Quando avverto che un frammento del mondo ideale ha affiancato la mia esistenza, quello è il momento in cui tutto è già terminato. La vita mi appare allora come una pianta nomade, alla ricerca di un terreno solido, stabile, che duri il più possibile, e che non mi costringa nuovamente e dolorosamente a migrare ancora. A cercare ancora. Eppure tutto si ripete in un copione che non si può riscrivere. Anche se i miei sentimenti non sono mai cambiati. Non possono.
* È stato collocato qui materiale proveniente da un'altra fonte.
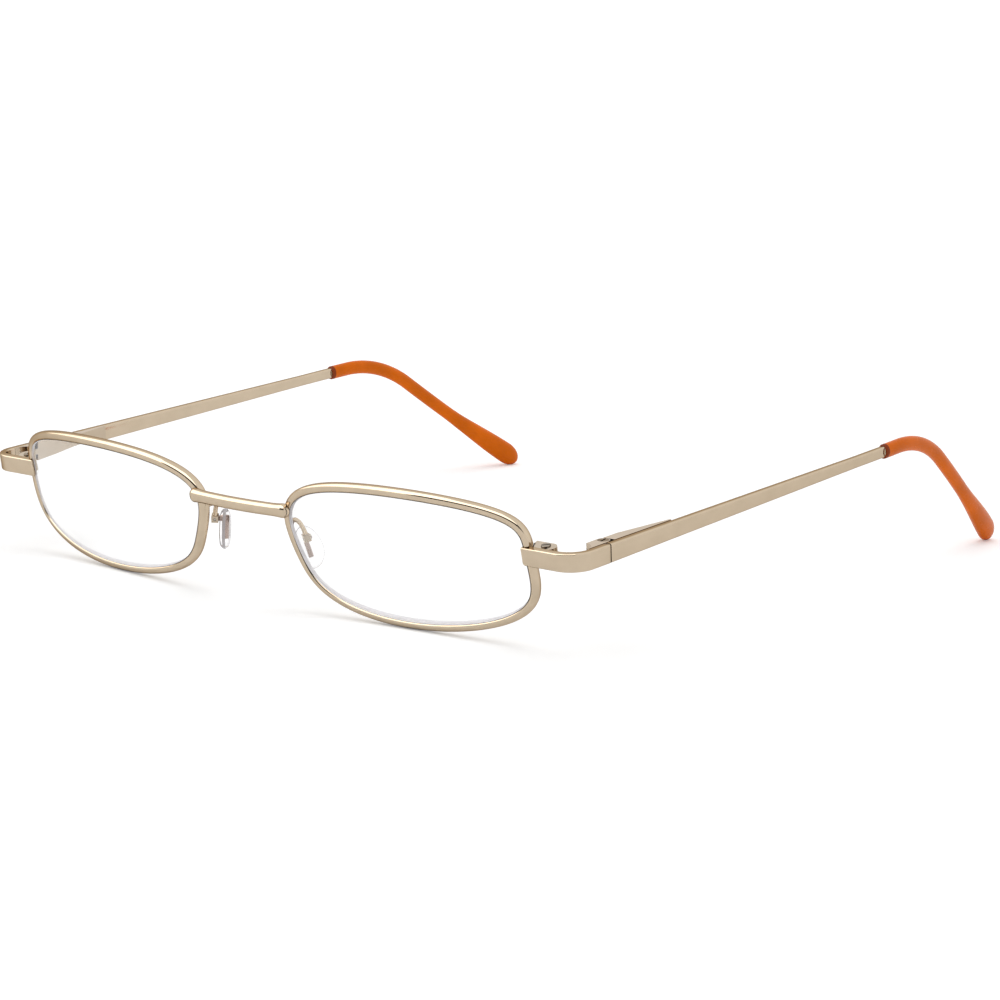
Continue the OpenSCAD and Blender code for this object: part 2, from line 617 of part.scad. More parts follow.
// Plan of the front hinge block: it stands on the end piece's inner side, and its front is
// hollow, so that it carries on the inner curve of the bend.
module front_hinge_plan() {
    block_x = axis_x - knuckle_r;
    difference() {
        translate([block_x, bend_y]) square([inner_x - braze - block_x, axis_y - bend_y]);
        translate([bend_x, bend_y]) circle(turn_r - strip_t + braze);
    }
}
middle_z = middle_h / 2 + knuckle_gap;
pin_seat_z = top_z - pin_head_h;
module front_hinge() {
    color("tan") on_side() difference() {
        translate([0, 0, -top_z]) linear_extrude(strip_h) {
            difference() {
                front_hinge_plan();
                translate([axis_x, axis_y - seam_gap]) square([axis_in, 2 * axis_in]);
            }
            translate([axis_x, axis_y]) circle(knuckle_r);
        }
        translate([axis_x, axis_y, -middle_z]) cylinder(r = knuckle_r + turn_room, h = 2 * middle_z);
        translate([axis_x - 2 * knuckle_r, axis_y - knuckle_r, -middle_z])
            cube([2 * knuckle_r, 3 * knuckle_r, 2 * middle_z]);
        translate([axis_x - 2 * knuckle_r, axis_y, -middle_z])
            cube([4 * knuckle_r, 3 * knuckle_r, 2 * middle_z]);
        translate([axis_x, axis_y, -strip_h]) cylinder(d = pin_d + 2 * pin_fit, h = 2 * strip_h);
        translate([axis_x, axis_y, pin_seat_z - head_fit])
            cylinder(d = pin_head_d + 2 * head_fit, h = strip_h);
    }
}
// Plan of the temple leaf behind the knuckle: full depth, then a long taper to a small end step
module leaf_plan() {
    leaf_x = inner_x - braze;
    polygon([[axis_x - leaf_in, leaf_y], [leaf_x, leaf_y], [leaf_x, leaf_y + leaf_len],
        [leaf_x - leaf_end_t, leaf_y + leaf_len], [axis_x - leaf_in, leaf_y + leaf_flat]]);
}
// Height of the temple bar at length y
function bar_h_at(y) = strip_h + (bar_h - strip_h) * min(max((y - temple_y) / bar_taper, 0), 1);
module rear_hinge() {
    front_h = bar_h_at(leaf_y);
    rear_h = bar_h_at(leaf_y + leaf_len);
    color("tan") on_side() difference() {
        union() {
            intersection() {
                translate([0, 0, -top_z]) linear_extrude(strip_h) leaf_plan();
                rotate([90, 0, 90]) linear_extrude(2 * side_out)
                    polygon([[leaf_y, -front_h / 2], [leaf_y + leaf_len, -rear_h / 2],
                        [leaf_y + leaf_len, rear_h / 2], [leaf_y, front_h / 2]]);
            }
            translate([axis_x, axis_y, -middle_h / 2]) cylinder(r = knuckle_r, h = middle_h);
            translate([axis_x - leaf_in, axis_y, -middle_h / 2])
                cube([leaf_in + knuckle_r, leaf_y - axis_y + strip_t, middle_h]);
        }
        translate([axis_x, axis_y, -strip_h]) cylinder(d = pin_d + 2 * pin_fit, h = 2 * strip_h);
    }
}
module hinge_screw() {
    color("silver") on_side() translate([axis_x, axis_y, pin_seat_z])
        slotted_screw(pin_d, pin_seat_z + top_z, pin_head_d, pin_head_h, 100);
}

// The temple is one bar: flat from the hinge and narrowing to the back, then a shoulder at the tip's
// mouth and a round core wire that follows the tip's middle line.
bar_steps = 8;
bar_rings = [for (i = [0:bar_steps]) let (k = i / bar_steps,
        y = temple_y + (bar_len - seam_gap - braze) * k,
        h = bar_h_at(y), w = strip_t + (bar_t - strip_t) * min((y - temple_y) / bar_taper, 1))
    [for (q = round_rect(w, h, bar_edge_r, ring_n)) [side_out - w / 2 + q[0], y, q[1]]]];
core_steps = 14;
core_rings = [for (i = [0:core_steps]) let (d = core_len * i / core_steps)
    i == 0 ? [for (q = oval(core_d, core_d, ring_n)) [core_x + q[0], mouth_y - braze, q[1]]] :
    tip_ring(d, oval(core_d, core_d, ring_n))];
module temple() {
    color("tan") on_side() skin(concat(bar_rings, core_rings));
}
// The tip is a sleeve: its bore follows the core wire, and its outside swells into the foot.
bore_d = core_d + 2 * core_fit;
bore_rings = [for (i = [core_steps:-1:0]) let (d = (core_len + core_fit) * i / core_steps)
    tip_ring(d, oval(bore_d, bore_d, ring_n))];
module tip() {
    color("chocolate") on_side() skin(concat(bore_rings, tip_rings));
}

// Places a nose pad's own axes: x away from the nose, y to the back, z up along the pad
pad_y = rim_to_front(section(arm_at, 0, 0))[1] + pad_behind;
module on_pad() {
    on_front() translate([pad_x, pad_y, -pad_down]) rotate([0, 0, -pad_splay])
        rotate([0, -pad_flare, 0]) rotate([pad_pitch, 0, 0]) children();
}
function pad_to_front(p) = turn_z(turn_y(turn_x(p, pad_pitch), -pad_flare), -pad_splay)
    + [pad_x, pad_y, -pad_down];

// The pad arm is a wire that leaves the rim's back, swings towards the nose and comes down onto
// the pad box: a cubic curve between the two faces that it is brazed to.
arm_root = rim_to_front(section(arm_at, 0, rim_d / 2 + braze));
arm_dir = unit(rim_to_front(section(arm_at, 0, rim_d)) - rim_to_front(section(arm_at, 0, 0)));
arm_end = pad_to_front([pad_axis, 0, pad_high + pad_box_h / 2 + braze]);
arm_end_dir = unit(pad_to_front([0, 0, 1]) - pad_to_front([0, 0, 0]));
arm_p1 = arm_root + arm_out * arm_dir - [arm_swing, 0, 0];
arm_p2 = arm_end + arm_lead * arm_end_dir;
function arm_point(k) = pow(1 - k, 3) * arm_root + 3 * pow(1 - k, 2) * k * arm_p1
    + 3 * (1 - k) * k * k * arm_p2 + pow(k, 3) * arm_end;
arm_steps = 16;
arm_sides = 10;
arm_step = 0.01;
function arm_ring(k) =
    let (f = k == 0 ? arm_dir : k == 1 ? -arm_end_dir
            : unit(arm_point(k + arm_step) - arm_point(k - arm_step)),
         s = unit([1, 0, 0] - f[0] * f), n = cross(s, f))
    [for (i = [0:arm_sides - 1]) let (a = 360 * i / arm_sides)
        arm_point(k) + arm_d / 2 * (cos(a) * s + sin(a) * n)];
module pad_arm() {
    color("tan") on_front() skin([for (i = [0:arm_steps]) arm_ring(i / arm_steps)]);
}
// The pad box is a small block with a slot that takes the insert's eye.
module pad_box() {
    color("tan") on_pad() translate([0, 0, pad_high]) difference() {
        translate([pad_axis - pad_box_d / 2, -pad_box_w / 2, -pad_box_h / 2])
            cube([pad_box_d, pad_box_w, pad_box_h]);
        translate([pad_axis - 2 * pad_box_d, -pad_slot_w / 2, -pad_box_h])
            cube([2 * pad_box_d + eye_r + eye_room, pad_slot_w, 2 * pad_box_h]);
        translate([pad_axis, pad_box_w, 0]) rotate([90, 0, 0])
            cylinder(d = pad_shank_d + 2 * pin_fit, h = 2 * pad_box_w);
    }
}
module pad_screw() {
    color("silver") on_pad() translate([pad_axis, pad_box_w / 2 + braze, pad_high]) rotate([-90, 0, 0])
        slotted_screw(pad_shank_d, pad_box_w, pad_head_d, pad_head_h, 20);
}
// The insert is a bar inside the pad, which hangs from a neck and an eye that reach into the pad
// box. z = 0 is the eye's middle, and g is how much larger than the insert its shape is taken on
// all sides.
eye_w = pad_slot_w - 2 * eye_room;
module insert_shape(g) {
    translate([-insert_t / 2 - g, -insert_w / 2 - g, eye_r - insert_h - g])
        cube([insert_t + 2 * g, insert_w + 2 * g, insert_h + 2 * g]);
    translate([0, -eye_w / 2 - g, -eye_r - g])
        cube([pad_axis, eye_w + 2 * g, 2 * eye_r + 2 * g]);
}
module pad_insert() {
    color("silver") on_pad() translate([0, 0, pad_high]) difference() {
        union() {
            insert_shape(0);
            translate([pad_axis, eye_w / 2, 0]) rotate([90, 0, 0]) cylinder(r = eye_r, h = eye_w);
        }
        translate([pad_axis, pad_box_w, 0]) rotate([90, 0, 0])
            cylinder(d = pad_shank_d + 2 * pin_fit, h = 2 * pad_box_w);
    }
}
// The pad is a soft teardrop plate: fuller below, with round edges on both faces. pad_full is how
// much fuller, and pad_round is how much smaller its faces are than its middle.
pad_sides = 24;
pad_full = 0.14;
pad_round = 0.3;
function pad_ring(x, k) = [for (i = [0:pad_sides - 1]) let (a = 360 * i / pad_sides)
    [x, k * pad_w / 2 * sin(a) * (1 - pad_full * cos(a)), k * pad_len / 2 * cos(a)]];
pad_angles = [10, 25, 45, 65, 90, 115, 135, 155, 170];
module nose_pad() {
    color("whitesmoke", 0.6) on_pad() difference() {
        skin([for (a = pad_angles) pad_ring(-pad_t / 2 * cos(a), 1 - pad_round * (1 - sin(a)))]);
        translate([0, 0, pad_high]) insert_shape(braze);
    }
}

rim();  // left_rim
right() rim();  // right_rim
lens();  // left_lens
right() lens();  // right_lens
bridge();
upper_lock();  // left_upper_lock
right() upper_lock();  // right_upper_lock
lower_lock();  // left_lower_lock
right() lower_lock();  // right_lower_lock
lock_screw();  // left_lock_screw
right() lock_screw();  // right_lock_screw
end_piece();  // left_end_piece
right() end_piece();  // right_end_piece
front_hinge();  // left_front_hinge
right() front_hinge();  // right_front_hinge
rear_hinge();  // left_rear_hinge
right() rear_hinge();  // right_rear_hinge
hinge_screw();  // left_hinge_screw
right() hinge_screw();  // right_hinge_screw
temple();  // left_temple
right() temple();  // right_temple
tip();  // left_tip
right() tip();  // right_tip
pad_arm();  // left_pad_arm
right() pad_arm();  // right_pad_arm
pad_box();  // left_pad_box
right() pad_box();  // right_pad_box
pad_screw();  // left_pad_screw
right() pad_screw();  // right_pad_screw
pad_insert();  // left_pad_insert
right() pad_insert();  // right_pad_insert
nose_pad();  // left_nose_pad
right() nose_pad();  // right_nose_pad
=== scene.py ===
"""Looks for a pair of reading glasses with thin satin metal rims and orange temple tips.

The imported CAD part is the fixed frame. Its hinges, closing blocks, pad boxes, pad inserts and screws
are shown as they are, in a finer finish. The rims, lenses, bridge, end pieces, temples, tips, pad
arms and nose pads are drawn again here as smooth surfaces from the same sizes. Lengths inside the
classes are in millimetres, and `MeshMaker` turns them into the metres of the shared frame.
"""

import logging
import math
from dataclasses import dataclass, field
from enum import Enum
from functools import partial

import bpy
import numpy as np
from mathutils import Matrix, Vector


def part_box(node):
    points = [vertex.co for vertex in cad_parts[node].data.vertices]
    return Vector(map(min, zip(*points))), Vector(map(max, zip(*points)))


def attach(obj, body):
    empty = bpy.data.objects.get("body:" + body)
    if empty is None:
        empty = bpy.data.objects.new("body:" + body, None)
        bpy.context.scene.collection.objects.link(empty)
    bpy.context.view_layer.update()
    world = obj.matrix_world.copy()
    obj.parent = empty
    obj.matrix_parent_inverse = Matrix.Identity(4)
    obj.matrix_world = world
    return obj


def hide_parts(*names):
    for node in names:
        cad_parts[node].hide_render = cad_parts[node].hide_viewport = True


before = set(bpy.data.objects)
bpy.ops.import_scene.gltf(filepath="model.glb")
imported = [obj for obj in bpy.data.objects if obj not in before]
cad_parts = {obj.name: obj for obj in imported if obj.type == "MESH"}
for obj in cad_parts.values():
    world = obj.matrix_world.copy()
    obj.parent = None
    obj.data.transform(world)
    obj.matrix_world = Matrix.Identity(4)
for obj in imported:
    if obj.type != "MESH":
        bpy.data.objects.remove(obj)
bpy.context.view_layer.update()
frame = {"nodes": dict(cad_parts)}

LOG = logging.getLogger("reading_glasses")
MM = 0.001
X_AXIS, Y_AXIS, Z_AXIS = np.eye(3)

# Room for the solder between brazed pieces, in millimetres
SOLDER = 0.03
# Nearly all values of a noise lie between these two
NOISE_LOW, NOISE_HIGH = 0.3, 0.7
# How near, in metres, another surface darkens a metal with painted corner shade, and the shares of
# open air where that shade is full and where it ends
CORNER_REACH = 0.0005
CORNER_CLOSED, CORNER_OPEN = 0.25, 0.8

Cells = tuple[float, float, float]
Colour = tuple[float, float, float]
Material = bpy.types.Material
Piece = bpy.types.Object
Socket = bpy.types.NodeSocket


class Side(Enum):
    """The wearer's two sides. The value is the sign of x."""

    LEFT = 1
    RIGHT = -1

    @property
    def word(self) -> str:
        """Lower-case name of the side, as in the CAD nodes' names."""
        return self.name.lower()


# Small vector tools: each one works on whole arrays of points


def unit(vectors: np.ndarray) -> np.ndarray:
    """Scales vectors to length one: each is divided by the root of its squares' sum.

    Args:
        vectors: array whose last axis holds the coordinates.

    Returns:
        An array of the same shape.
    """
    return vectors / np.linalg.norm(vectors, axis=-1, keepdims=True)


def turn_about(axis: int, points: np.ndarray, angle: float) -> np.ndarray:
    """Turns points about an axis: u' = u cos - v sin and v' = u sin + v cos for the two axes after it.

    Args:
        axis: number of the axis, 0 for x, 1 for y and 2 for z.
        points: array of points.
        angle: angle in degrees.

    Returns:
        The turned points.
    """
    c, s = math.cos(math.radians(angle)), math.sin(math.radians(angle))
    first, second = (axis + 1) % 3, (axis + 2) % 3
    turned = np.array(points, float)
    u, v = turned[..., first].copy(), turned[..., second].copy()
    turned[..., first] = u * c - v * s
    turned[..., second] = u * s + v * c
    return turned


# The same for each of the axes
turn_x, turn_y, turn_z = (partial(turn_about, axis) for axis in range(3))


def carry(line: np.ndarray, ahead: np.ndarray, section: np.ndarray) -> np.ndarray:
    """Carries a section along a line. Its own x direction is the x axis made square to the line.

    Args:
        line: array (rings, 3) of points of the middle line.
        ahead: array (rings, 3) of steps along the line.
        section: array (points, 2), or (rings, points, 2) where the section changes.

    Returns:
        Array (rings, points, 3).
    """
    f = unit(ahead)
    s = unit(X_AXIS - f[:, :1] * f)
    n = np.cross(s, f)
    return line[:, None] + section[..., :1] * s[:, None] + section[..., 1:] * n[:, None]


def direction(azimuth: float, elevation: float) -> Vector:
    """Unit vector (sin az cos el, -cos az cos el, sin el).

    Args:
        azimuth: angle round the glasses in degrees, 0 in front and 90 on the wearer's left.
        elevation: angle above the floor in degrees.

    Returns:
        The vector from the glasses outwards.
    """
    az, el = math.radians(azimuth), math.radians(elevation)
    return Vector((math.sin(az) * math.cos(el), -math.cos(az) * math.cos(el), math.sin(el)))


def ease(values: np.ndarray) -> np.ndarray:
    """Smooth step: k squared times (3 - 2 k), with k the value held between 0 and 1.

    Args:
        values: array of shares.

    Returns:
        The eased shares.
    """
    k = np.clip(values, 0.0, 1.0)
    return k * k * (3.0 - 2.0 * k)


def sag(radius: float, q: np.ndarray) -> np.ndarray:
    """Depth of a sphere's surface behind its front point: r minus the root of r squared less q squared.

    Args:
        radius: the sphere's radius.
        q: distances from the axis.

    Returns:
        The depths.
    """
    return radius - np.sqrt(radius * radius - q * q)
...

Quindi, cos’è che cambia?

Forse tutto questo si palesa a chi è alla costante ricerca di ciò che non può mutare, e solo a lui. Come se cercare l’eterno ti sottoponga alle infinite metamorfosi del tuo essere. Diversamente niente di questo ci apparterrebbe, e noi apparterremmo solo ai giorni. Mentre invece mi ritrovo a sognare un tempo dove un solo giorno esiste. Un giorno infinito, mai cominciato, e per questo al quale è ignota la fine. La sua fine. E quindi la mia.

E’ l’esatta sensazione che proviamo quando una musica rapisce il nostro istinto, quando raggiunge in noi quel piacere che non riesce – per un solo istante – a immaginare, a supporre, che il rapimento cesserà. E’ quell’istante a svelarmi che in me il desiderio di eternità c’è. Ed è solo questo che conta: l’aver viaggiato nell’infinito giorno dell’ideale.

Un altro breve segmento rubato a quelle linee. Un altro istante in cui la fine ha cancellato l’essere.

La nostra memoria dev’essere brava a raccogliere e conservare in un tutto unico questi istanti. Perchè la nostra vera vita è tutta lì. Nel rimpianto di ciò che avremmo potuto essere se solo ne avessimo conservato la memoria.